#### ENTRIES SUPPLIED
___
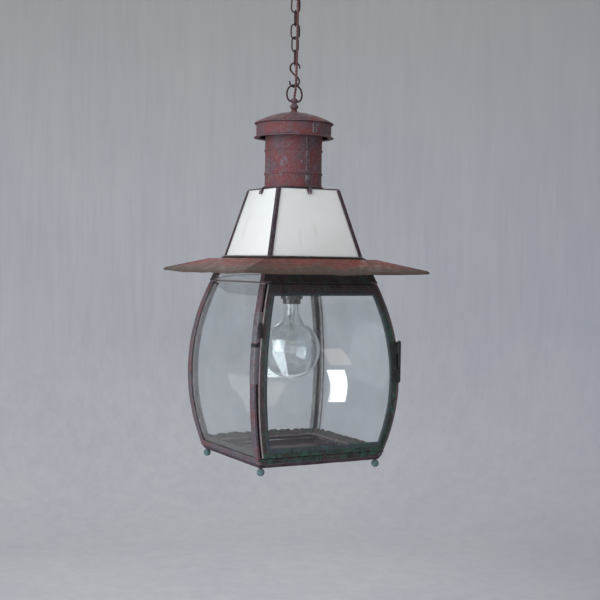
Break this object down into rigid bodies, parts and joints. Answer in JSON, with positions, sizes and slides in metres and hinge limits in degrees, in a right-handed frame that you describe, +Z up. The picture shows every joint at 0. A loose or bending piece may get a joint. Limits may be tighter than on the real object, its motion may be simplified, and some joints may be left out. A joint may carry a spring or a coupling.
{
  "type": "hanging lantern",
  "caption": "Square hanging lantern with bowed clear panes, opal glass roof, wide sloping brim and vented round chimney, on an S-hook and chain.",
  "frame": {"origin": "centre of the ceiling face of the rose plate, where the lantern hangs from", "axes": "+Z up, -Y the door side, +X the door hinge side"},
  "size_m": [0.3232, 0.3232, 0.8406],
  "materials": {
    "red_paint": "worn oxide red paint on copper, chalky",
    "brown_paint": "dark purple brown paint, worn",
    "verdigris": "copper gone green and brown",
    "dark_frame": "tarnished copper, dark, with green edges",
    "lead_grey": "grey solder and lead patina, rough",
    "rusty_iron": "rusty iron wire",
    "pale_copper": "pale blue green patina",
    "brass": "dull brass",
    "bakelite": "black, satin",
    "opal_glass": "milk white, smooth",
    "clear_glass": "old clear sheet glass with slight waves",
    "lamp_glass": "clear thin glass",
    "flex_cloth": "twisted reddish brown braid"
  },
  "bodies": {
    "ceiling": {"ceiling_plate": "rusty_iron", "rose_cover": "brown_paint", "rose_ferrule": "brass", "ceiling_hook": "rusty_iron"},
    "link_1": {"link_1": "rusty_iron"},
    "link_2": {"link_2": "rusty_iron"},
    "link_3": {"link_3": "rusty_iron"},
    "link_4": {"link_4": "rusty_iron"},
    "link_5": {"link_5": "rusty_iron"},
    "link_6": {"link_6": "rusty_iron"},
    "s_hook": {"s_hook": "rusty_iron"},
    "ring": {"hanging_ring": "rusty_iron"},
    "lantern": {"finial": "red_paint", "finial_nut": "brass", "cap_lid": "red_paint", "cap_drum": "red_paint", "vent_strap_1": "brown_paint", "vent_strap_2": "brown_paint", "vent_strap_3": "brown_paint", "chimney_tube": "red_paint", "chimney_plate": "brown_paint", "roof_curb": "brown_paint", "brim": "red_paint", "head_frame": "dark_frame", "base_frame": "verdigris", "base_tray": "brown_paint", "hinge_leaf_post": "rusty_iron", "hinge_pin": "rusty_iron", "latch_rivet": "brass", "lamp_rod": "brass", "lampholder": "bakelite", "lampholder_cap": "bakelite", "shade_ring": "bakelite", "lamp_cap": "brass", "lamp_globe": "lamp_glass", "lamp_stem": "lamp_glass", "pane_right": "clear_glass", "pane_back": "clear_glass", "pane_left": "clear_glass", "flex": "flex_cloth", "opal_pane_front": "opal_glass", "opal_pane_right": "opal_glass", "opal_pane_back": "opal_glass", "opal_pane_left": "opal_glass", "hip_bar_front": "brown_paint", "hip_bar_right": "brown_paint", "hip_bar_back": "brown_paint", "hip_bar_left": "brown_paint", "corner_post_front": "lead_grey", "corner_post_right": "lead_grey", "corner_post_back": "lead_grey", "corner_post_left": "lead_grey", "ball_foot_1": "pale_copper", "ball_foot_2": "pale_copper", "ball_foot_3": "pale_copper", "ball_foot_4": "pale_copper"},
    "door": {"door_frame": "dark_frame", "door_pane": "clear_glass", "hinge_leaf_door": "rusty_iron"},
    "latch": {"latch_button": "rusty_iron"}
  },
  "joints": [
    {"name": "hook_link_swing", "type": "hinge", "parent": "ceiling", "child": "link_1", "pos_m": [0, 0, -0.065], "axis": [1, 0, 0], "range_deg": [-25, 25], "deforming": ["flex"]},
    {"name": "link_1_2_swing", "type": "hinge", "parent": "link_1", "child": "link_2", "pos_m": [0, 0, -0.0855], "axis": [0.5446, 0.8387, 0], "range_deg": [-25, 25], "deforming": ["flex"]},
    {"name": "link_2_3_swing", "type": "hinge", "parent": "link_2", "child": "link_3", "pos_m": [0, 0, -0.1067], "axis": [-0.8829, 0.4695, 0], "range_deg": [-25, 25], "deforming": ["flex"]},
    {"name": "link_3_4_swing", "type": "hinge", "parent": "link_3", "child": "link_4", "pos_m": [0, 0, -0.1279], "axis": [-0.6157, -0.788, 0], "range_deg": [-25, 25], "deforming": ["flex"]},
    {"name": "link_4_5_swing", "type": "hinge", "parent": "link_4", "child": "link_5", "pos_m": [0, 0, -0.1491], "axis": [0.8829, -0.4695, 0], "range_deg": [-25, 25], "deforming": ["flex"]},
    {"name": "link_5_6_swing", "type": "hinge", "parent": "link_5", "child": "link_6", "pos_m": [0, 0, -0.1703], "axis": [-0.9781, -0.2079, 0], "range_deg": [-25, 25], "deforming": ["flex"]},
    {"name": "link_s_hook_swing", "type": "hinge", "parent": "link_6", "child": "s_hook", "pos_m": [0, 0, -0.1915], "axis": [0.5446, 0.8387, 0], "range_deg": [-25, 25], "deforming": ["flex"]},
    {"name": "s_hook_ring_swing", "type": "hinge", "parent": "s_hook", "child": "ring", "pos_m": [0, 0, -0.2276], "axis": [0.6018, -0.7986, 0], "range_deg": [-25, 25], "deforming": ["flex"]},
    {"name": "ring_lantern_rock", "type": "hinge", "parent": "ring", "child": "lantern", "pos_m": [0, 0, -0.25075], "axis": [-1, 0, 0], "range_deg": [-30, 30], "deforming": ["flex"]},
    {"name": "door_swing", "type": "hinge", "parent": "lantern", "child": "door", "pos_m": [0.1255, -0.1324, -0.66855], "axis": [0, 0, 1], "range_deg": [0, 120]},
    {"name": "latch_turn", "type": "hinge", "parent": "lantern", "child": "latch", "pos_m": [-0.11687, -0.12027, -0.61125], "axis": [0, -0.9797, 0.2002], "range_deg": [-90, 90]}
  ]
}
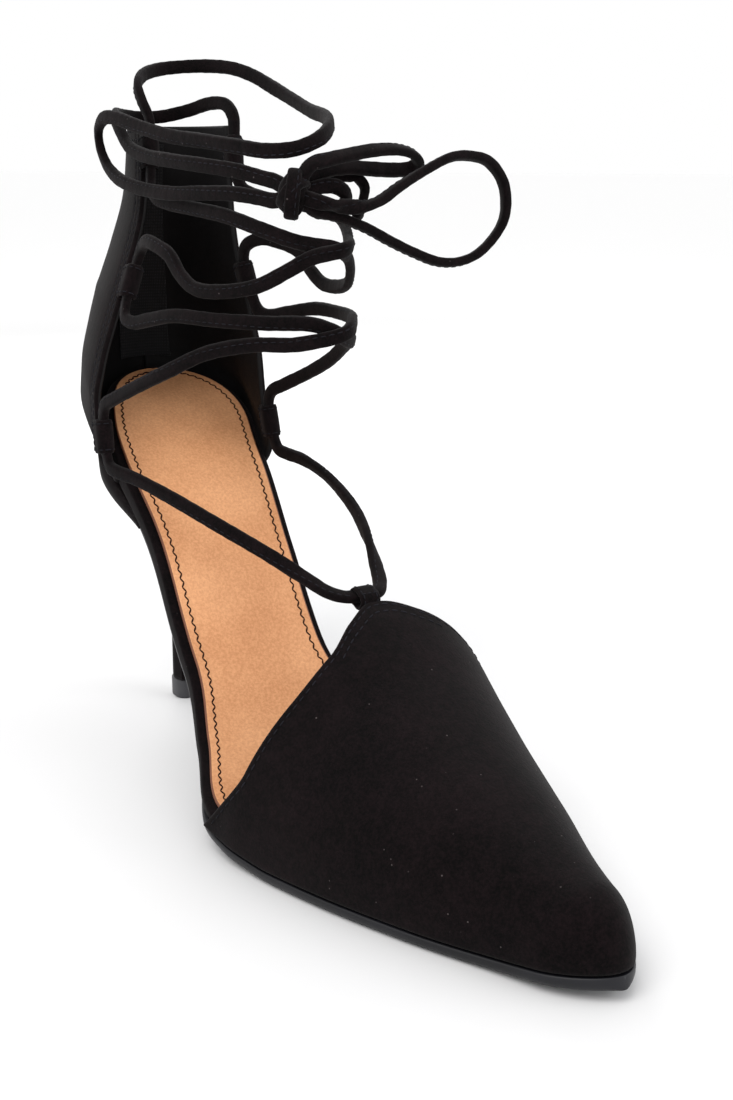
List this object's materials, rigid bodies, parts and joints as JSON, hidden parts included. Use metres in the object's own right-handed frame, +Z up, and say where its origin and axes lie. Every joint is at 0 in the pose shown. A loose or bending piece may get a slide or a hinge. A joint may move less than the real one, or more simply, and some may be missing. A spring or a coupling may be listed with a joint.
{
  "type": "lace up heel",
  "caption": "Suede stiletto court shoe for the right foot, with a pointed vamp, a tall zipped heel cuff and a lace that crosses the instep and ends in a bow at the ankle.",
  "frame": {"origin": "centre of the underside of the heel's top piece", "axes": "+X to the toe, +Y to the inner side of this right shoe, +Z up"},
  "size_m": [0.2277, 0.0937, 0.186],
  "materials": {
    "sole": "smooth painted sole edge and shank",
    "board_cover": "black suede cover of the insole board",
    "sock": "smooth tan sock lining",
    "heel_suede": "black suede over a hard heel",
    "tip": "dark grey top piece",
    "vamp_suede": "black suede",
    "cuff_suede": "black suede",
    "tape": "black woven zip tape",
    "zip_metal": "dark coated zip metal",
    "loop_suede": "folded black suede",
    "lace_suede": "narrow folded suede lace"
  },
  "bodies": {
    "shoe": {"outsole": "sole", "footbed": "board_cover", "sock_lining": "sock", "heel": "heel_suede", "heel_tip": "tip", "vamp": "vamp_suede", "heel_cuff": "cuff_suede", "zip_tape": "tape", "zip_teeth": "zip_metal", "zip_slider": "zip_metal", "vamp_loop": "loop_suede", "lace_crossings": "lace_suede", "cuff_loop_outer_low": "loop_suede", "cuff_loop_outer_mid": "loop_suede", "cuff_loop_outer_top": "loop_suede", "cuff_loop_inner_low": "loop_suede", "cuff_loop_inner_mid": "loop_suede", "cuff_loop_inner_top": "loop_suede", "lace_wrap_outer": "lace_suede", "lace_wrap_inner": "lace_suede", "bow_loop_small": "lace_suede", "bow_loop_large": "lace_suede", "lace_end_near": "lace_suede", "lace_end_far": "lace_suede", "bow_knot": "lace_suede"},
    "pull_tab": {"zip_pull_tab": "zip_metal"}
  },
  "joints": [
    {"name": "pull_tab_hinge", "type": "hinge", "parent": "shoe", "child": "pull_tab", "pos_m": [-0.02289, 0.00016, 0.16286], "axis": [0.0042, 0.9997, 0.0258], "range_deg": [0, 150]}
  ]
}
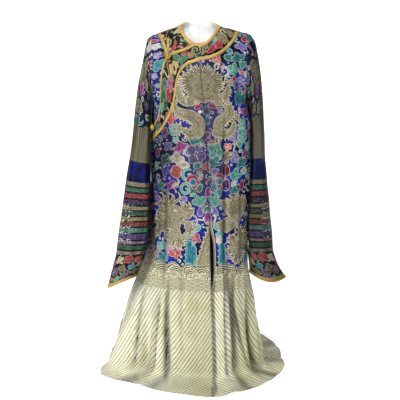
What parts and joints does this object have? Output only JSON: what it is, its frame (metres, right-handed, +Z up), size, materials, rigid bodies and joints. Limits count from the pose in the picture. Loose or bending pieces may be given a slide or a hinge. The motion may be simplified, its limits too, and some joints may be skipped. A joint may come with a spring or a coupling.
{
  "type": "chinese dragon robe",
  "caption": "Full-length silk dragon robe in a hollow worn form, with a crossed front, ball buttons, banded sleeves, horse-hoof cuffs and a wave-bordered hem.",
  "frame": {"origin": "the middle of the neck opening, where the wearer's neck and shoulders hold the robe up; the hem lies on a floor 1.275 m below", "axes": "+Z up, -Y out of the front, +X to the wearer's left"},
  "size_m": [0.7057, 0.688, 1.2987],
  "materials": {
    "brocade": "navy-blue silk satin with woven clouds, dragons and a striped wave border, soft sheen",
    "blue_silk": "plain royal-blue silk, soft sheen",
    "striped_silk": "silk pieced in narrow coloured bands, soft sheen",
    "facing_silk": "black silk with coloured flowers and clouds",
    "gold_braid": "gold-thread braid, dull metallic sheen",
    "gilt": "worn gilt brass"
  },
  "bodies": {
    "root": {"body_right_front": "brocade", "body_right_back": "brocade", "body_left_front": "brocade", "body_left_back": "brocade", "front_overlap": "brocade", "sleeve_right_upper": "brocade", "sleeve_left_upper": "brocade", "sleeve_right_band": "blue_silk", "sleeve_left_band": "blue_silk", "sleeve_right_lower": "striped_silk", "sleeve_left_lower": "striped_silk", "cuff_right": "facing_silk", "cuff_left": "facing_silk", "cuff_right_binding": "gold_braid", "cuff_left_binding": "gold_braid", "neck_binding": "gold_braid", "neck_facing": "facing_silk", "neck_facing_edge": "gold_braid", "lapel_edge": "gold_braid", "lapel_facing": "facing_silk", "lapel_facing_edge": "gold_braid", "button_collar": "gilt", "loop_collar": "gold_braid", "button_side": "gilt", "loop_side": "gold_braid", "tab_up": "gold_braid", "tab_down_a": "gold_braid", "tab_down_b": "gold_braid"}
  },
  "joints": []
}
___
Pull out each line holding the string "from".

  "frame": {"origin": "centre of the ceiling face of the rose plate, where the lantern hangs from", "axes": "+Z up, -Y the door side, +X the door hinge side"},
What parts and joints does this object have? Output only JSON: what it is, its frame (metres, right-handed, +Z up), size, materials, rigid bodies and joints. Limits count from the pose in the picture. Loose or bending pieces may be given a slide or a hinge. The motion may be simplified, its limits too, and some joints may be skipped. A joint may come with a spring or a coupling.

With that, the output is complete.